How to Change Keyboard Language on macOS
On a Mac, keyboard input is managed through System Settings (called System Preferences on older versions).
General path:
- Go to System Settings → Keyboard → Input Sources
- Click the + button to add a new language or layout
- Enable "Show Input menu in menu bar" so you can switch easily
- Click the flag or language icon in the menu bar to toggle between inputs
macOS supports a wide range of input methods, including complex scripts like Chinese (Pinyin or Cangjie), Arabic, Hebrew, and Devanagari. For languages that use Input Method Editors (IMEs) — like Chinese, Japanese, or Korean — the system installs a small input panel that handles character conversion as you type.
How to Change Keyboard Language on iPhone and iPad
iOS handles keyboard languages through the Settings app, and the experience is tightly integrated into the native keyboard.
General path:
- Go to Settings → General → Keyboard → Keyboards
- Tap Add New Keyboard and select your language
- In any text field, tap the globe icon on the keyboard to switch between installed keyboards
Each keyboard language on iOS comes with its own autocorrect, autocomplete, and predictive text model, trained for that specific language.
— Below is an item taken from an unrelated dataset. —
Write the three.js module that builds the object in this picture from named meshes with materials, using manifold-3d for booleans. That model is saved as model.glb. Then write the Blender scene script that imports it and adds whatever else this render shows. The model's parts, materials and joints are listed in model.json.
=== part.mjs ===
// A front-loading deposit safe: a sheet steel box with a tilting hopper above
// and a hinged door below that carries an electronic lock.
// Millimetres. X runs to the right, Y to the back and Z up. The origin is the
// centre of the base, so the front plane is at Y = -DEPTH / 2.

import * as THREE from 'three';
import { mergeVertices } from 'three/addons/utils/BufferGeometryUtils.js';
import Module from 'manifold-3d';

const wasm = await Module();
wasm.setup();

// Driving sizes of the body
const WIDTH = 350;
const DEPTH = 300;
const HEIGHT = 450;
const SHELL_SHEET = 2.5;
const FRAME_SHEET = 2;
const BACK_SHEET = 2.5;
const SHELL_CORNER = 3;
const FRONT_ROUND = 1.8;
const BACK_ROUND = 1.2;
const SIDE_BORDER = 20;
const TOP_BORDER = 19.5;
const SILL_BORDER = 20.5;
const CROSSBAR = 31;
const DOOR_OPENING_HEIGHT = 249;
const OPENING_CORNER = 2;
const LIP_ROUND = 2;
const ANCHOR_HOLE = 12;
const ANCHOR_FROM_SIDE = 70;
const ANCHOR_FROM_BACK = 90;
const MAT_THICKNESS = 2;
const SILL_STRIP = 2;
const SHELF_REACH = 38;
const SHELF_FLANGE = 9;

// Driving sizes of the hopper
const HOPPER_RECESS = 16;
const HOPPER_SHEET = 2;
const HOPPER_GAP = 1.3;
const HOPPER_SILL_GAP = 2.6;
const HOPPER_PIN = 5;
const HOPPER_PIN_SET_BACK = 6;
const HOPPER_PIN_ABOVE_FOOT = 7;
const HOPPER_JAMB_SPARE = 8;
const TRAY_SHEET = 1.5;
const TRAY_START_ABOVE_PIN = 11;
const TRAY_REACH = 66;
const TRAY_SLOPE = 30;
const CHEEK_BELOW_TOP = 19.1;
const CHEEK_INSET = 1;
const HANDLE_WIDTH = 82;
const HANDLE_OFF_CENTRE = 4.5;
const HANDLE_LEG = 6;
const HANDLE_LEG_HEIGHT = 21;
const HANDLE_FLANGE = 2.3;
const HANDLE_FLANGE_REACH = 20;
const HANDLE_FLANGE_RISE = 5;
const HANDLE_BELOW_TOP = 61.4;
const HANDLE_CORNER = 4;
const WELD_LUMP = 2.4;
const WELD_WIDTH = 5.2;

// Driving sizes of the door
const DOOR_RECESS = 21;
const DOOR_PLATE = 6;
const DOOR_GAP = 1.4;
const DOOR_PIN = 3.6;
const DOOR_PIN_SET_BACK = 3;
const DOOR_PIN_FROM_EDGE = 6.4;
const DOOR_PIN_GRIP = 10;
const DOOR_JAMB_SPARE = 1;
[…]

Switching is seamless mid-conversation — tapping the globe cycles through everything you've added.
How to Change Keyboard Language on Android
Android's process varies slightly depending on your device manufacturer and which keyboard app you're using (Google's Gboard is the most common), but the general logic is the same.
Using Gboard:
- Open the Gboard app → Languages
- Tap Add a language and choose from the list
- In any text field, press and hold the space bar (or tap the globe icon) to switch languages
Some Android phones also let you manage input languages through Settings → General Management → Language and Input, depending on the brand (Samsung, OnePlus, Pixel, etc. each structure this slightly differently).
Keyboard Layouts vs. Languages: Not Always the Same Thing
One thing that trips people up: language and layout are not interchangeable.
| Situation | What's Happening |
|---|---|
| Typing Spanish on a US-English keyboard | Same QWERTY layout, autocorrect switches |
| Typing French on an AZERTY layout | Different physical key arrangement |
| Typing Chinese on an English keyboard | IME converts keystrokes into characters |
| Typing Arabic | Right-to-left text, completely different character set |
If you add French as a keyboard on a US layout, you'll get French autocorrect and accented character support — but the keys will still be in QWERTY order. If you want the true AZERTY layout (standard in France and Belgium), you need to specifically select that layout during setup.
Physical Keyboards and Layout Mismatches
If you're using an external physical keyboard, there's another layer of complexity. The key labels on the physical keyboard may not match the software layout your OS is using. A US keyboard running a UK layout, for instance, will have some characters in unexpected places (the @ and " symbols, notably, are swapped).
This matters most for:
- People using keyboards purchased in a different country
- Laptop users who travel and connect to external keyboards locally
- Anyone switching between a hardware keyboard and an on-screen keyboard with different layout settings
Factors That Shape Your Experience
How smoothly keyboard language switching works depends on a few variables that differ from one setup to the next:
- OS version — older systems may have fewer input options or a different navigation path
- The language itself — Latin-script languages are straightforward; languages using IMEs (Japanese, Chinese, Korean) or right-to-left scripts (Arabic, Hebrew) involve extra configuration
- Keyboard app — on mobile especially, third-party keyboards (SwiftKey, Gboard, etc.) each handle multilingual input differently
- Physical vs. virtual keyboard — the mismatch issue above only applies when hardware is involved
- Single language vs. frequent switching — someone who types in two languages all day needs a faster switching method than someone who changes once a week
Whether the built-in OS tools are enough, or whether a dedicated multilingual keyboard app would serve you better, depends on how often you switch, which languages you need, and how much you rely on features like autocorrect and predictive text in each one.